Frequently Asked Questions (FAQ)

Why use 1’s complement for subtraction?

It simplifies computer hardware by allowing subtraction to be performed by the same electronic circuits that handle addition. This reduces the complexity and cost of building an arithmetic logic unit (ALU).

What is the difference between 1’s complement and 2’s complement?

2’s complement is found by taking the 1’s complement and adding 1. 2’s complement is more widely used in modern computers because it has only one representation for zero and makes arithmetic slightly simpler.

What happens if I enter a non-binary number in the calculator?

The calculator will show an error message, as the logic for the subtract using 1’s complement calculator is only valid for numbers containing 0s and 1s.

How do I know if the result is positive or negative?

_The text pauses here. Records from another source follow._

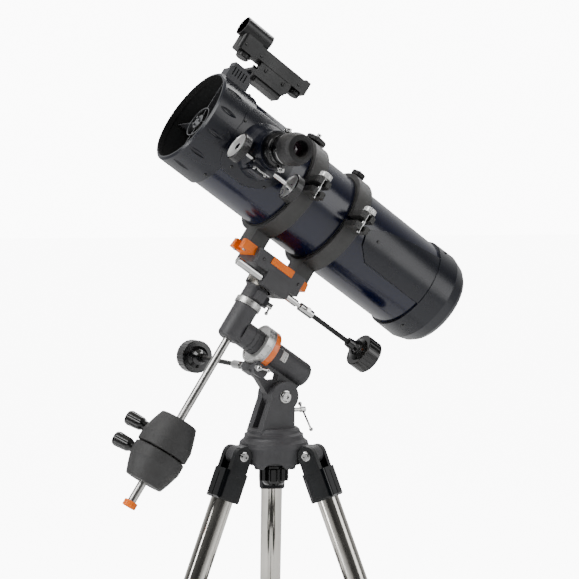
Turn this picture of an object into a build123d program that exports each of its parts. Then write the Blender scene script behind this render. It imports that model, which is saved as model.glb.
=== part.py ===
from build123d import *
import os
from math import cos, pi, radians, sin

os.makedirs("parts", exist_ok=True)

# A Newtonian reflector on a German equatorial mount and a field tripod.
# Ground frame: origin on the ground under the azimuth axis, +Z up. The polar axis lies in the XZ plane
# and points towards -X and up. Millimetres and degrees.

# Tripod
SEAM_Z = 610.0  # joint face between the tripod hub and the mount
LEG_AZIMUTHS = (64.26, 184.26, 304.26)
LEG_PIVOT_R = 61.7
LEG_PIVOT_DROP = 22.9
LEG_SPLAY = 21.86
LEG_TUBE_R = 15.875
LEG_TUBE_WALL = 1.2
EXTENSION_R = 12.7
COLLAR_START = 522.0
COLLAR_END = 578.0
BRACE_ALONG = 340.0  # from the leg pivot to the brace pivot, along the leg
BRACE_INSET = 24.0
BRACE_RISE = 30.0
BOSS_PIVOT_R = 30.0
TRAY_R = 92.0

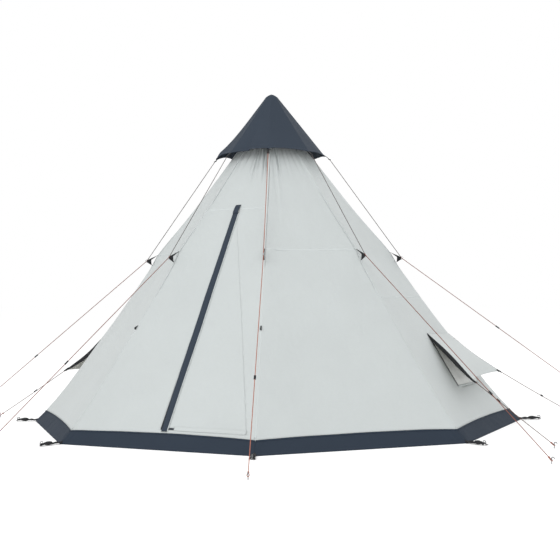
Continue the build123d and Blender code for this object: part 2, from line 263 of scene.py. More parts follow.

It’s determined by the end-around carry after adding the minuend and the 1’s complement of the subtrahend. If there’s a carry, the result is positive. If not, it’s negative.

Does the order of the numbers matter?

Yes, absolutely. Subtracting A from B (B – A) is different from subtracting B from A (A – B), just like in regular math.

Is it necessary for the numbers to have the same length?

Yes, for the addition step to work correctly, both numbers must be aligned. Our calculator pads the smaller number with leading zeros to ensure this.

What is an “end-around carry”?

It’s the carry bit that results from the addition of the most significant bits of the numbers. In 1’s complement subtraction, this carry bit is not discarded but added back to the result.

Can this calculator handle decimal or hex inputs?

No, this is a specialized subtract using 1’s complement calculator that works exclusively with binary number inputs. You would need to convert decimal or hex to binary first.